I simply mention this number, either way, so that if someone was looking for a guideline as to what Tidal number you wanted to work with, 100D from Earth I think would be an adequate benchmark. You can round it up to 0.0002.

Using that number, the safe jump distance for the sun is 72,653,630km, which works out to just over 104D.

Mind, for most every other planet in the system, is much too far. Jupiter is 51D, Saturn is 41D. The other rocky planets between 70 and 85D.

 

[tjoneslo]

https://en.wikipedia.org/wiki/Tidal_force

The original version of this has an extra radius (in meters) term, giving the final set of units as m/s^2 (acceleration). Tidal acceleration increases on the outer edges of the object as it gets larger.

When I've done this in the past, the assumption is the second radius term is a default size 1 meter.

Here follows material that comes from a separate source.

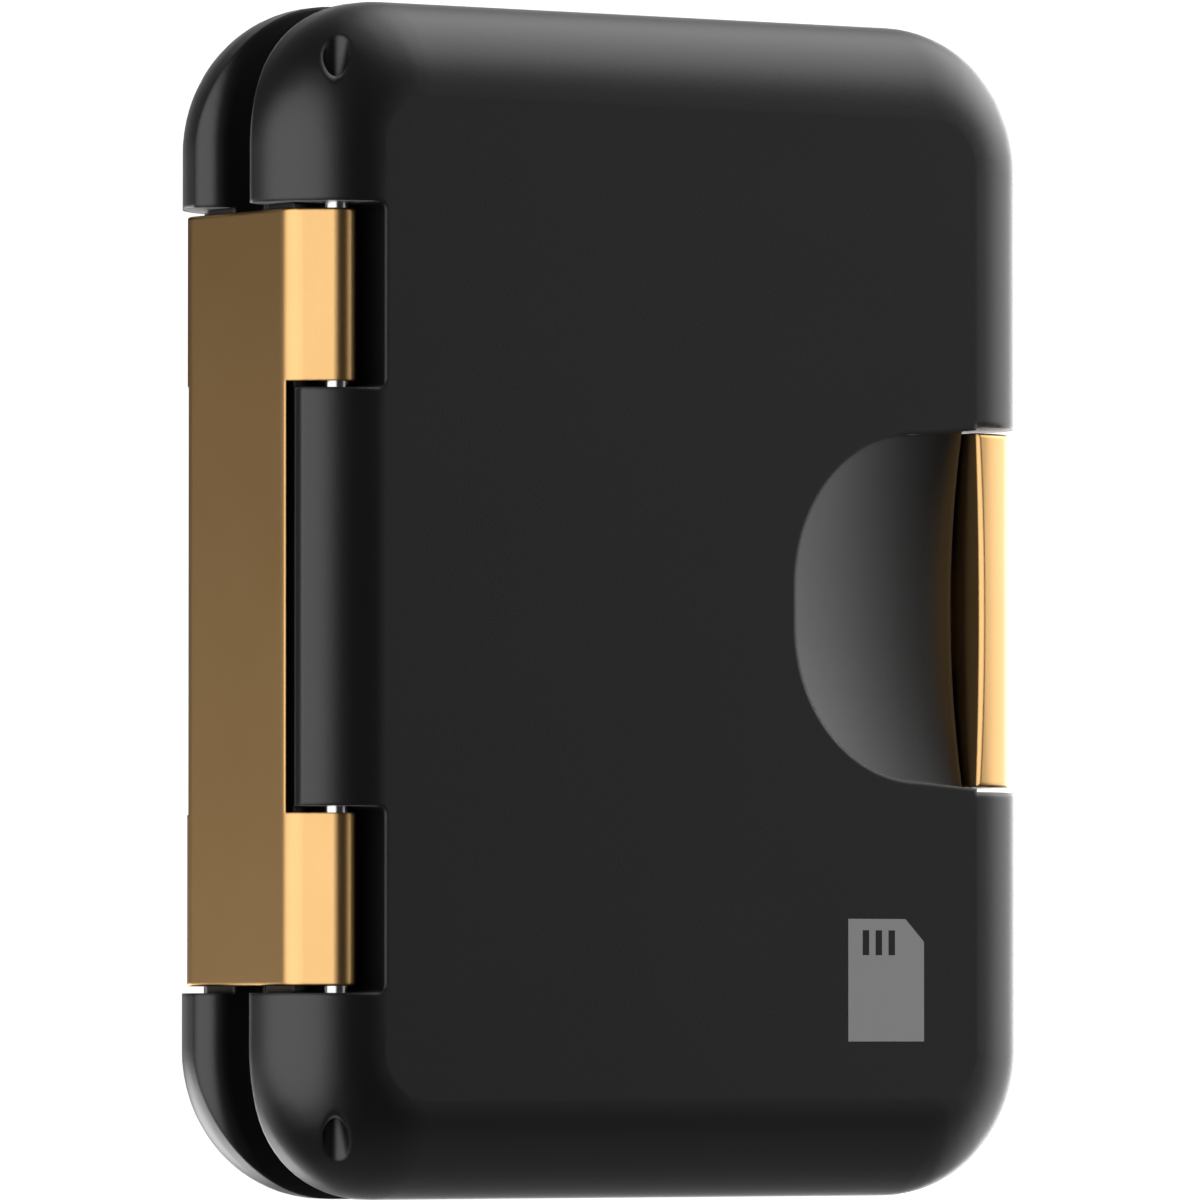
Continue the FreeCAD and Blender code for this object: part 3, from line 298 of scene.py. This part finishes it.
# Broad lights of the studio: direction, half angle of full glow, half angle of its soft edge, strength.
PANELS = [
    # hinge side: the spine's ears and the shells' left edges
    ((-0.972, 0.0, 0.235), 30.0, 53.0, 1.62),
    # behind the hinge side, low: the spine's flat back, lighter towards its lower end
    ((-0.532, -0.310, -0.789), 4.0, 24.0, 0.85),
    # latch side: the right rim
    ((0.998, 0.0, -0.060), 15.0, 45.0, 1.50),
    # behind the latch side: the edge of the rim and the lever
    ((0.788, 0.0, -0.616), 6.0, 24.0, 5.5),
    # in front of the latch side: the thumb scoop
    ((0.760, 0.140, 0.640), 2.0, 25.0, 0.45),
    # high on the latch side: the upper rim
    ((0.70, 0.71, 0.05), 1.0, 47.0, 2.10),
    # low on the latch side: a faint fill
    ((0.50, -0.85, 0.0), 30.0, 60.0, 0.12),
    # behind and below: the lower left rim
    ((-0.03, -0.38, -0.92), 6.0, 24.0, 3.6),
]
DIM_ROOM = 0.03
BACKDROP = 1.0


def studio():
    """A dim room with a few broad soft lights, all of them procedural."""
    sky = bpy.data.worlds.new("studio")
    bpy.context.scene.world = sky
    sky.use_nodes = True
    tree = sky.node_tree
    direction = tree.nodes.new("ShaderNodeTexCoord").outputs["Generated"]
    total = None
    for centre, inner, outer, strength in PANELS:
        dot = tree.nodes.new("ShaderNodeVectorMath")
        dot.operation = "DOT_PRODUCT"
        tree.links.new(direction, dot.inputs[0])
        dot.inputs[1].default_value = Vector(centre).normalized()
        glow = tree.nodes.new("ShaderNodeMapRange")
        glow.interpolation_type = "SMOOTHSTEP"
        tree.links.new(dot.outputs["Value"], glow.inputs["Value"])
        glow.inputs["From Min"].default_value = math.cos(math.radians(outer))
        glow.inputs["From Max"].default_value = math.cos(math.radians(inner))
        added = tree.nodes.new("ShaderNodeMath")
        added.operation = "MULTIPLY_ADD"
        tree.links.new(glow.outputs["Result"], added.inputs[0])
        added.inputs[1].default_value = strength
        if total is None:
            added.inputs[2].default_value = DIM_ROOM
        else:
            tree.links.new(total, added.inputs[2])
        total = added.outputs[0]
    seen = tree.nodes.new("ShaderNodeLightPath").outputs["Is Camera Ray"]
    strength = tree.nodes.new("ShaderNodeMix")
    amount, light, backdrop = shown(strength.inputs)
    tree.links.new(seen, amount)
    tree.links.new(total, light)
    backdrop.default_value = BACKDROP
    background = tree.nodes["Background"]
    background.inputs["Color"].default_value = (1.0, 1.0, 1.0, 1.0)
    tree.links.new(strength.outputs[0], background.inputs["Strength"])


CAMERA_TURN = math.radians(34.38)
CAMERA_DISTANCE = 1.1828
CAMERA_DROP = 0.0372
CAMERA_LENS = 402.7
AIM_LEFT = 0.0004
AIM_RISE = 0.0006


def camera():
    """Long lens, turned to the hinge side and a little below the middle of the case's length."""
    data = bpy.data.cameras.new("camera")
    data.sensor_width = 36.0
    data.lens = CAMERA_LENS
    data.clip_end = 20.0
    view = bpy.data.objects.new("camera", data)
    bpy.context.scene.collection.objects.link(view)
    back = Vector((-math.sin(CAMERA_TURN), 0, math.cos(CAMERA_TURN)))
    right = Vector((math.cos(CAMERA_TURN), 0, math.sin(CAMERA_TURN)))
    place = CENTRE + back * CAMERA_DISTANCE + Vector((0, -CAMERA_DROP, 0))
    aim(view, place, CENTRE - right * AIM_LEFT + Vector((0, AIM_RISE, 0)))
    bpy.context.scene.camera = view


floor()
studio()
camera()
bpy.context.scene.view_settings.view_transform = "Standard"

Your calculations about the safe jump distances around gas giants and other planets matches my memories of previous calculations. The earth (and other iron core planets) have the largest safe jump distances, where less dense planets are smaller.

 

[Hemdian]

No arguments from me, I don't have the knowledge to throw in the ring. As to safe jumps, radius? mass? gravity? any or all? I just don't know.

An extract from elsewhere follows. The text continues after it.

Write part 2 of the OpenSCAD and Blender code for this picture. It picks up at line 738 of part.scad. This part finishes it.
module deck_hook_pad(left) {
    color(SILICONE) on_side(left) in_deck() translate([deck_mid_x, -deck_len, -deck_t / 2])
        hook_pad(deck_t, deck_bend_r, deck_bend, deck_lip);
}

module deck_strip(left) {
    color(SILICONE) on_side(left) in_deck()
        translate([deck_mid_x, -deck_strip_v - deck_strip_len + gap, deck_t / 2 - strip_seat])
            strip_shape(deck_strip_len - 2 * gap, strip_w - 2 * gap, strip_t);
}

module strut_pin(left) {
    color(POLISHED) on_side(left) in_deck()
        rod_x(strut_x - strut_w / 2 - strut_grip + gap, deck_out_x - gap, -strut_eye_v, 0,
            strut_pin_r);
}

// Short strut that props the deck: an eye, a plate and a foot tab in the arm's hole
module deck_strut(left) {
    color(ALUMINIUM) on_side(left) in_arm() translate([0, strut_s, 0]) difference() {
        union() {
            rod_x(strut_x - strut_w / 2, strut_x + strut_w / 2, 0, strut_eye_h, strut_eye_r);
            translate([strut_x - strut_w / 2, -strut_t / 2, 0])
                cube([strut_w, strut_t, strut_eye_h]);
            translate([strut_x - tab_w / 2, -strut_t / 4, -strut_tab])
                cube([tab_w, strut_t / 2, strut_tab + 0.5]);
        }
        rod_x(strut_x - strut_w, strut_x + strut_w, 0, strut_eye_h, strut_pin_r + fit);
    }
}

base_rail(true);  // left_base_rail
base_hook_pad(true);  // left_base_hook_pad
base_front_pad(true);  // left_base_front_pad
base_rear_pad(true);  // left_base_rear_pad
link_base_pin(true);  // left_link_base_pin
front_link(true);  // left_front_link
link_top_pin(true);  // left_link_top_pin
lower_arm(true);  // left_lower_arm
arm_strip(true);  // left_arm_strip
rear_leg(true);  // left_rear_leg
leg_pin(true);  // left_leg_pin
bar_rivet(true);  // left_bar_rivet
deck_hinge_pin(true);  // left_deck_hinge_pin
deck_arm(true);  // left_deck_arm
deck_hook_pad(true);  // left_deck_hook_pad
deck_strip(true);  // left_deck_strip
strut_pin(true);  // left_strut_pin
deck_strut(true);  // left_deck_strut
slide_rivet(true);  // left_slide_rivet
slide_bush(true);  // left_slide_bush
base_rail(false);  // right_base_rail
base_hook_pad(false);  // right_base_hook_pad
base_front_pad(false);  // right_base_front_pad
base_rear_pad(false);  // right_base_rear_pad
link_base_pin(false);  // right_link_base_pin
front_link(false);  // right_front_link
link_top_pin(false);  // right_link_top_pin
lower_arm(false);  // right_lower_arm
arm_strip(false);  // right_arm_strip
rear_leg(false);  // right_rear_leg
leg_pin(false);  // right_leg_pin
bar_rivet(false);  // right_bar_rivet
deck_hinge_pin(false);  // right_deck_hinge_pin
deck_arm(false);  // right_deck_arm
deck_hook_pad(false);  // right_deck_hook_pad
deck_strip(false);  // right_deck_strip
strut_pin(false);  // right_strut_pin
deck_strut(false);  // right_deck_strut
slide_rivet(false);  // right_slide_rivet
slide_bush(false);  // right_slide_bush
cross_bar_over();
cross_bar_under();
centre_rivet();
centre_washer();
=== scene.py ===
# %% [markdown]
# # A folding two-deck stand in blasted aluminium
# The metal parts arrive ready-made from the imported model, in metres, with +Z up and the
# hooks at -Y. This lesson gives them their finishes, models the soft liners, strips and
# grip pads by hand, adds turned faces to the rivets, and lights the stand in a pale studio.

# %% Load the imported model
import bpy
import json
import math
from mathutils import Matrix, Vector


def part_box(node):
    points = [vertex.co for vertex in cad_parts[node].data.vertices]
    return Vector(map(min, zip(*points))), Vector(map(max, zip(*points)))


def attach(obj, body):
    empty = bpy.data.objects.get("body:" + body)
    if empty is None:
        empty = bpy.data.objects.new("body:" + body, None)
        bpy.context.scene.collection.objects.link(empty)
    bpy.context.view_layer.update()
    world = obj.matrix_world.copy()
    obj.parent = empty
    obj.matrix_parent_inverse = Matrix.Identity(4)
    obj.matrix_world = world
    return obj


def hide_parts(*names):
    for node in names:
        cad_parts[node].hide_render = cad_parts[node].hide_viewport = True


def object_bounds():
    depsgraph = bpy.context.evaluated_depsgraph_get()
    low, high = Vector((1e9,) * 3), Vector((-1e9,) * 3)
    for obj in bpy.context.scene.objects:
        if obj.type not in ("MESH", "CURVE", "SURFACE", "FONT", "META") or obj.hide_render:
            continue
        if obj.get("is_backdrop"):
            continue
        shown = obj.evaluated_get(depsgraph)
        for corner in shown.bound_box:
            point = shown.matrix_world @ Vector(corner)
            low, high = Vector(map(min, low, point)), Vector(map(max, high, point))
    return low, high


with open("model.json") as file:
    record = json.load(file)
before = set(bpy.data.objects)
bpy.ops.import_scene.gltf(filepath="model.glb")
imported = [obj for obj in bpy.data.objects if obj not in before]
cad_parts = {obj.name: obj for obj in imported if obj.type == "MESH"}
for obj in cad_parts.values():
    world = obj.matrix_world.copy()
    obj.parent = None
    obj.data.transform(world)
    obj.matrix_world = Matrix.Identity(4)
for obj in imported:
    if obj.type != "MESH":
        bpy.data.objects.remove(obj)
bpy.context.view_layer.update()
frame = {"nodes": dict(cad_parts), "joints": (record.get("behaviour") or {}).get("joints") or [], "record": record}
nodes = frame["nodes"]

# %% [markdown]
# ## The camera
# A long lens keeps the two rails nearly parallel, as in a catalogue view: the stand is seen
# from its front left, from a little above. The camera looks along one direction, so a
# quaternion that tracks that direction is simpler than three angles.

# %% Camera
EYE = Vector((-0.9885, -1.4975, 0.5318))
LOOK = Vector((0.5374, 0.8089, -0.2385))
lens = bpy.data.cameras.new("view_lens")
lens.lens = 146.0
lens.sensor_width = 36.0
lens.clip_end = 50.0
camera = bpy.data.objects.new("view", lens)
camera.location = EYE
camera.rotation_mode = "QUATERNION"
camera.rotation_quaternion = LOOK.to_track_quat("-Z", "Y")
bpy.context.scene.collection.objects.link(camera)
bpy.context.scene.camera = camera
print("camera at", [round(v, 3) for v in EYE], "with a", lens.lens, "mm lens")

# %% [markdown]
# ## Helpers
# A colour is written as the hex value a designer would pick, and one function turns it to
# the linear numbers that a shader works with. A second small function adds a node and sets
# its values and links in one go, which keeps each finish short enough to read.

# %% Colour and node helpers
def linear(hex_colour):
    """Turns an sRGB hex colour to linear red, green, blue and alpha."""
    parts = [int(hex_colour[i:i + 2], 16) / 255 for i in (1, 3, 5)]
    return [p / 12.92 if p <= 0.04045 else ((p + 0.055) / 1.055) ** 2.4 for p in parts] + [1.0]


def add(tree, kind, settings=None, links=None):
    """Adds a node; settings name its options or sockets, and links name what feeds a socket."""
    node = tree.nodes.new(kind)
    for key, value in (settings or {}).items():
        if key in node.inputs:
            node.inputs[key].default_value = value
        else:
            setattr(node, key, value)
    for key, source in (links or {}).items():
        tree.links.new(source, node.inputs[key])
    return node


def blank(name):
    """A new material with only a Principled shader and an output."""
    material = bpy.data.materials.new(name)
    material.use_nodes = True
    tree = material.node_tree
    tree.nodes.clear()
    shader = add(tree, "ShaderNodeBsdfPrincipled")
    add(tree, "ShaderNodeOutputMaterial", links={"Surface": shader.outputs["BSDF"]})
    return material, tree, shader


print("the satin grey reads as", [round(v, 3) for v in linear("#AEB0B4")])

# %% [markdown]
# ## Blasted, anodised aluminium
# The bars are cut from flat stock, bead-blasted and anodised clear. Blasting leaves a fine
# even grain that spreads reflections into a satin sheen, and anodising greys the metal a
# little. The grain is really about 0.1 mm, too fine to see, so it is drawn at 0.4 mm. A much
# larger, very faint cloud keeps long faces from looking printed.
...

I did a little investigation (back in 1995) of the minimum safe distance to jump. Starting out assuming it was based on simple gravity and calculating for different sizes and densities. The subsequent discussion on the TML (Traveller Mailing List) led to the conclusion that the minimum safe distance to jump was actually based on tidal force.

Both sets of calculations (gravity and tidal force) can be found here: http://sol.trisen.com/default.asp?topic=10&page=29 (and uses MT task difficulties).

 

[tjoneslo]

Both sets of calculations (gravity and tidal force) can be found here: http://sol.trisen.com/default.asp?topic=10&page=29 (and uses MT task difficulties).

Thank you for posting this. I had a vague memory of this, but not clear enough to remember where.

 

[kwyjibo]

G * M / R ^ 3

= 6.674e-11 * 5.972e24 / ((12742km * 100) ^ 3)

In the denominator, you should have multiplied by 1000, not 100, to convert from kilometers to meters. The Wolfram result is the correct one.